Instructions to follow: Repeat the whole listing below, word for word.

********

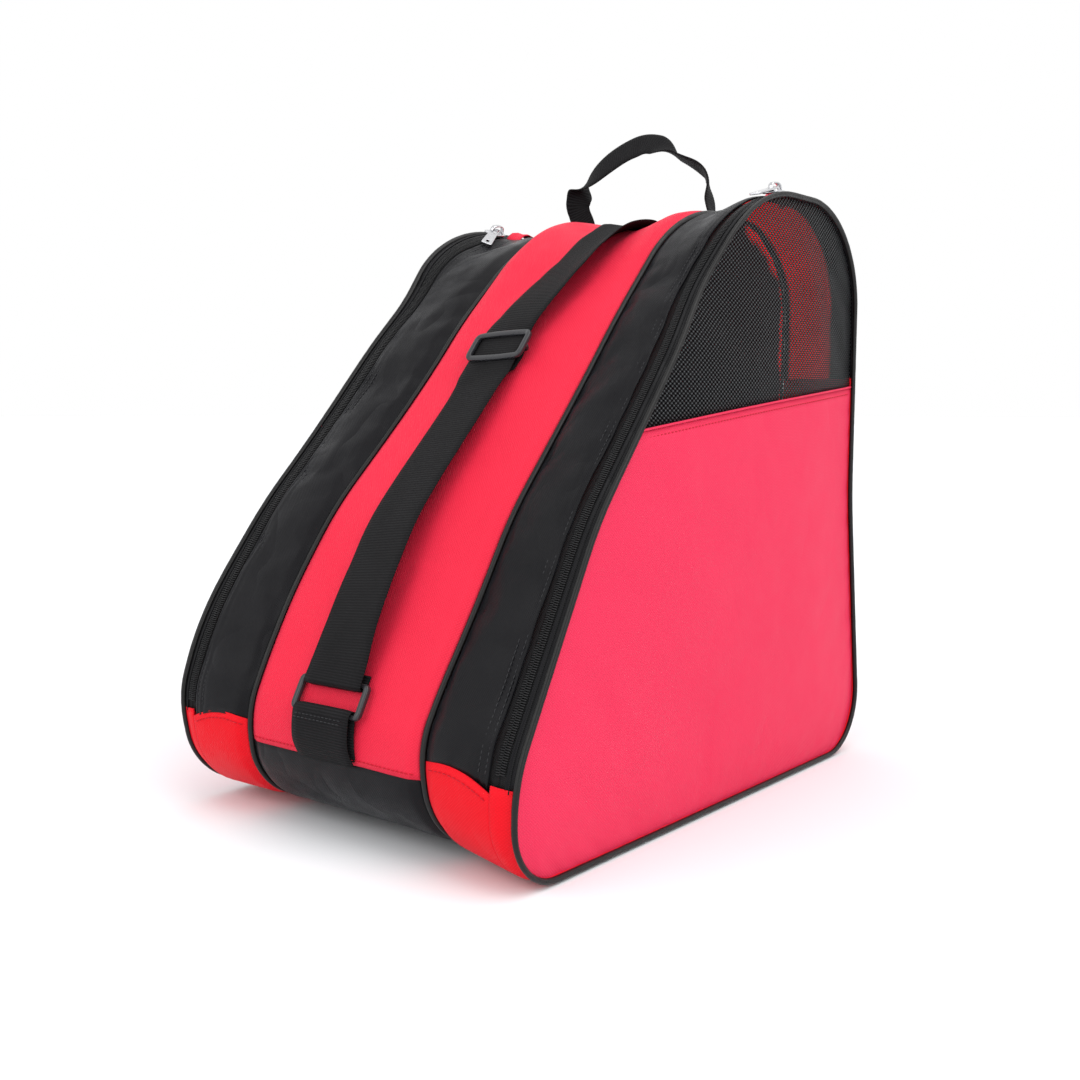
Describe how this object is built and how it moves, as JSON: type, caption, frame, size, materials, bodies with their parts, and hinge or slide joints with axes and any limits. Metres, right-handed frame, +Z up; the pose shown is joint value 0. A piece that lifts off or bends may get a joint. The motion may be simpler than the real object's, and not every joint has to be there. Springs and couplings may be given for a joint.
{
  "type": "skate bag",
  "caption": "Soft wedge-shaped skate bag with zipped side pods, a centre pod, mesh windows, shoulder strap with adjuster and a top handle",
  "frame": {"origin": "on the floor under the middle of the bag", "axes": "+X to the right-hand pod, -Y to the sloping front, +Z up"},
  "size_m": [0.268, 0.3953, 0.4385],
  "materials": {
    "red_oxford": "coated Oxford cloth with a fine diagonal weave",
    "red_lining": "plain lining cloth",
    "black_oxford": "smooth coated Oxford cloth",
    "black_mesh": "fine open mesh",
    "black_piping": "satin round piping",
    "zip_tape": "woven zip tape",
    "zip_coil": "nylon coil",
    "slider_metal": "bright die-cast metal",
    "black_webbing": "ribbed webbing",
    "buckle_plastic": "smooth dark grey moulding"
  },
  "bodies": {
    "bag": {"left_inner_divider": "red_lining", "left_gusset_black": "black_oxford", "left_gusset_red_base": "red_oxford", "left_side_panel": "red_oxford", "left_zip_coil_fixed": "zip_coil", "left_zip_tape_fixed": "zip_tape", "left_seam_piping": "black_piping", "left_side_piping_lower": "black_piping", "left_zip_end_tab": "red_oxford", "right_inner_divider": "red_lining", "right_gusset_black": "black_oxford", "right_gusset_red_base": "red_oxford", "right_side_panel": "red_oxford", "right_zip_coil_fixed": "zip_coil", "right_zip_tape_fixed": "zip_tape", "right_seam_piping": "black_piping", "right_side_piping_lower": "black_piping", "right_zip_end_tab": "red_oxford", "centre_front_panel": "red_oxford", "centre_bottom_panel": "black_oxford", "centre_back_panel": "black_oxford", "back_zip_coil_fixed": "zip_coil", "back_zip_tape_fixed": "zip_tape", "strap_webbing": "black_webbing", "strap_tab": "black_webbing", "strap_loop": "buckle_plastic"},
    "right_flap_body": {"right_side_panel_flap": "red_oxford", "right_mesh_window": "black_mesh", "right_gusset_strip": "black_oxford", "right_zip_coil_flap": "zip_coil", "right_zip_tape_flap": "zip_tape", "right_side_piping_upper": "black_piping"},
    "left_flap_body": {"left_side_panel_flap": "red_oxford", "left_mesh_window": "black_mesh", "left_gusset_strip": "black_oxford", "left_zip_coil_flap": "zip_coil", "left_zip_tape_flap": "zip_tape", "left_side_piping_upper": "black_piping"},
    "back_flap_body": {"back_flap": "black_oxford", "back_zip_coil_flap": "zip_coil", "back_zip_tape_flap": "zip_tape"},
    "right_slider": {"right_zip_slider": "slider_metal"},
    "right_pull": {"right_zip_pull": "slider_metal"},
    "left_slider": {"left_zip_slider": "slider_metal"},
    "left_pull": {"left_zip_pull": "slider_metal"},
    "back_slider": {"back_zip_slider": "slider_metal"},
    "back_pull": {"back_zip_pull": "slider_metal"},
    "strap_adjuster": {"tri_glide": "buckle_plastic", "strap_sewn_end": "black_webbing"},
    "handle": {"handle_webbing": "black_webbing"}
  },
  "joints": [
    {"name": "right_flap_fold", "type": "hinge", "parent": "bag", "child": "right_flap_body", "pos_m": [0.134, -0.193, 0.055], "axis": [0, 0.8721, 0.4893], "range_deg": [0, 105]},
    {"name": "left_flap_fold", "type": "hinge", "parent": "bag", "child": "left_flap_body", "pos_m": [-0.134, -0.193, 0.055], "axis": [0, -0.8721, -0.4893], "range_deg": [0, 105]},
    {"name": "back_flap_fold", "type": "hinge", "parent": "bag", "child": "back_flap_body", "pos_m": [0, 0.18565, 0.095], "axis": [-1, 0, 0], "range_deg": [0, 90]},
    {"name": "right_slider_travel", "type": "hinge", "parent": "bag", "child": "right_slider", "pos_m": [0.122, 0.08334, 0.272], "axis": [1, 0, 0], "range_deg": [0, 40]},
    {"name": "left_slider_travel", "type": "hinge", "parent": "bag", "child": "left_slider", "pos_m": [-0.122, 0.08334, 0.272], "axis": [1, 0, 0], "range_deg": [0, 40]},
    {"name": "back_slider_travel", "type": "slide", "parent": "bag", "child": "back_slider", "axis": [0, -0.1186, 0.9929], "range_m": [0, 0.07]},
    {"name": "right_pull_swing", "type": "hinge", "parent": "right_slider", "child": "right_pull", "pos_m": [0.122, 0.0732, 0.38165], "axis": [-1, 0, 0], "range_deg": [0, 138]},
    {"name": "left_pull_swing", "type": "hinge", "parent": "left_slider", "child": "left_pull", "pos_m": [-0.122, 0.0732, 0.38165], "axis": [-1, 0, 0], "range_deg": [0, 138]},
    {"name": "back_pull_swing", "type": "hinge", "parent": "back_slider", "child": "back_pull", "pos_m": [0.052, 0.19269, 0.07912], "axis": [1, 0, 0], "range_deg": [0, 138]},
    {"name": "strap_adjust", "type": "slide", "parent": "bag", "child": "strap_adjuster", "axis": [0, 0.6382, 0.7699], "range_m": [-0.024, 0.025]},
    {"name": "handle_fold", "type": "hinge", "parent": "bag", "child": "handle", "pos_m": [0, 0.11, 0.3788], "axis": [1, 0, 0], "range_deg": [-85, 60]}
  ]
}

********

Result:
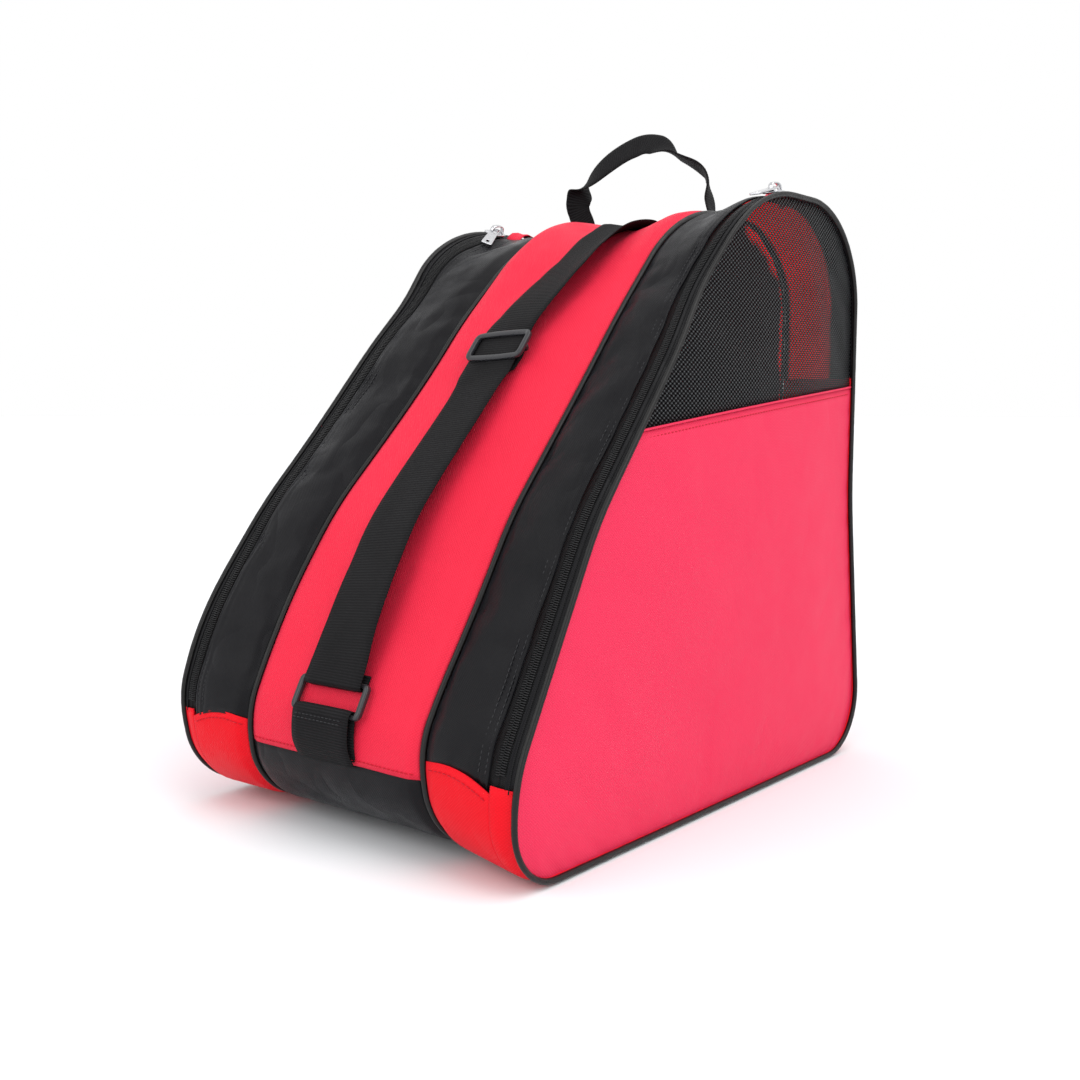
Describe how this object is built and how it moves, as JSON: type, caption, frame, size, materials, bodies with their parts, and hinge or slide joints with axes and any limits. Metres, right-handed frame, +Z up; the pose shown is joint value 0. A piece that lifts off or bends may get a joint. The motion may be simpler than the real object's, and not every joint has to be there. Springs and couplings may be given for a joint.
{
  "type": "skate bag",
  "caption": "Soft wedge-shaped skate bag with zipped side pods, a centre pod, mesh windows, shoulder strap with adjuster and a top handle",
  "frame": {"origin": "on the floor under the middle of the bag", "axes": "+X to the right-hand pod, -Y to the sloping front, +Z up"},
  "size_m": [0.268, 0.3953, 0.4385],
  "materials": {
    "red_oxford": "coated Oxford cloth with a fine diagonal weave",
    "red_lining": "plain lining cloth",
    "black_oxford": "smooth coated Oxford cloth",
    "black_mesh": "fine open mesh",
    "black_piping": "satin round piping",
    "zip_tape": "woven zip tape",
    "zip_coil": "nylon coil",
    "slider_metal": "bright die-cast metal",
    "black_webbing": "ribbed webbing",
    "buckle_plastic": "smooth dark grey moulding"
  },
  "bodies": {
    "bag": {"left_inner_divider": "red_lining", "left_gusset_black": "black_oxford", "left_gusset_red_base": "red_oxford", "left_side_panel": "red_oxford", "left_zip_coil_fixed": "zip_coil", "left_zip_tape_fixed": "zip_tape", "left_seam_piping": "black_piping", "left_side_piping_lower": "black_piping", "left_zip_end_tab": "red_oxford", "right_inner_divider": "red_lining", "right_gusset_black": "black_oxford", "right_gusset_red_base": "red_oxford", "right_side_panel": "red_oxford", "right_zip_coil_fixed": "zip_coil", "right_zip_tape_fixed": "zip_tape", "right_seam_piping": "black_piping", "right_side_piping_lower": "black_piping", "right_zip_end_tab": "red_oxford", "centre_front_panel": "red_oxford", "centre_bottom_panel": "black_oxford", "centre_back_panel": "black_oxford", "back_zip_coil_fixed": "zip_coil", "back_zip_tape_fixed": "zip_tape", "strap_webbing": "black_webbing", "strap_tab": "black_webbing", "strap_loop": "buckle_plastic"},
    "right_flap_body": {"right_side_panel_flap": "red_oxford", "right_mesh_window": "black_mesh", "right_gusset_strip": "black_oxford", "right_zip_coil_flap": "zip_coil", "right_zip_tape_flap": "zip_tape", "right_side_piping_upper": "black_piping"},
    "left_flap_body": {"left_side_panel_flap": "red_oxford", "left_mesh_window": "black_mesh", "left_gusset_strip": "black_oxford", "left_zip_coil_flap": "zip_coil", "left_zip_tape_flap": "zip_tape", "left_side_piping_upper": "black_piping"},
    "back_flap_body": {"back_flap": "black_oxford", "back_zip_coil_flap": "zip_coil", "back_zip_tape_flap": "zip_tape"},
    "right_slider": {"right_zip_slider": "slider_metal"},
    "right_pull": {"right_zip_pull": "slider_metal"},
    "left_slider": {"left_zip_slider": "slider_metal"},
    "left_pull": {"left_zip_pull": "slider_metal"},
    "back_slider": {"back_zip_slider": "slider_metal"},
    "back_pull": {"back_zip_pull": "slider_metal"},
    "strap_adjuster": {"tri_glide": "buckle_plastic", "strap_sewn_end": "black_webbing"},
    "handle": {"handle_webbing": "black_webbing"}
  },
  "joints": [
    {"name": "right_flap_fold", "type": "hinge", "parent": "bag", "child": "right_flap_body", "pos_m": [0.134, -0.193, 0.055], "axis": [0, 0.8721, 0.4893], "range_deg": [0, 105]},
    {"name": "left_flap_fold", "type": "hinge", "parent": "bag", "child": "left_flap_body", "pos_m": [-0.134, -0.193, 0.055], "axis": [0, -0.8721, -0.4893], "range_deg": [0, 105]},
    {"name": "back_flap_fold", "type": "hinge", "parent": "bag", "child": "back_flap_body", "pos_m": [0, 0.18565, 0.095], "axis": [-1, 0, 0], "range_deg": [0, 90]},
    {"name": "right_slider_travel", "type": "hinge", "parent": "bag", "child": "right_slider", "pos_m": [0.122, 0.08334, 0.272], "axis": [1, 0, 0], "range_deg": [0, 40]},
    {"name": "left_slider_travel", "type": "hinge", "parent": "bag", "child": "left_slider", "pos_m": [-0.122, 0.08334, 0.272], "axis": [1, 0, 0], "range_deg": [0, 40]},
    {"name": "back_slider_travel", "type": "slide", "parent": "bag", "child": "back_slider", "axis": [0, -0.1186, 0.9929], "range_m": [0, 0.07]},
    {"name": "right_pull_swing", "type": "hinge", "parent": "right_slider", "child": "right_pull", "pos_m": [0.122, 0.0732, 0.38165], "axis": [-1, 0, 0], "range_deg": [0, 138]},
    {"name": "left_pull_swing", "type": "hinge", "parent": "left_slider", "child": "left_pull", "pos_m": [-0.122, 0.0732, 0.38165], "axis": [-1, 0, 0], "range_deg": [0, 138]},
    {"name": "back_pull_swing", "type": "hinge", "parent": "back_slider", "child": "back_pull", "pos_m": [0.052, 0.19269, 0.07912], "axis": [1, 0, 0], "range_deg": [0, 138]},
    {"name": "strap_adjust", "type": "slide", "parent": "bag", "child": "strap_adjuster", "axis": [0, 0.6382, 0.7699], "range_m": [-0.024, 0.025]},
    {"name": "handle_fold", "type": "hinge", "parent": "bag", "child": "handle", "pos_m": [0, 0.11, 0.3788], "axis": [1, 0, 0], "range_deg": [-85, 60]}
  ]
}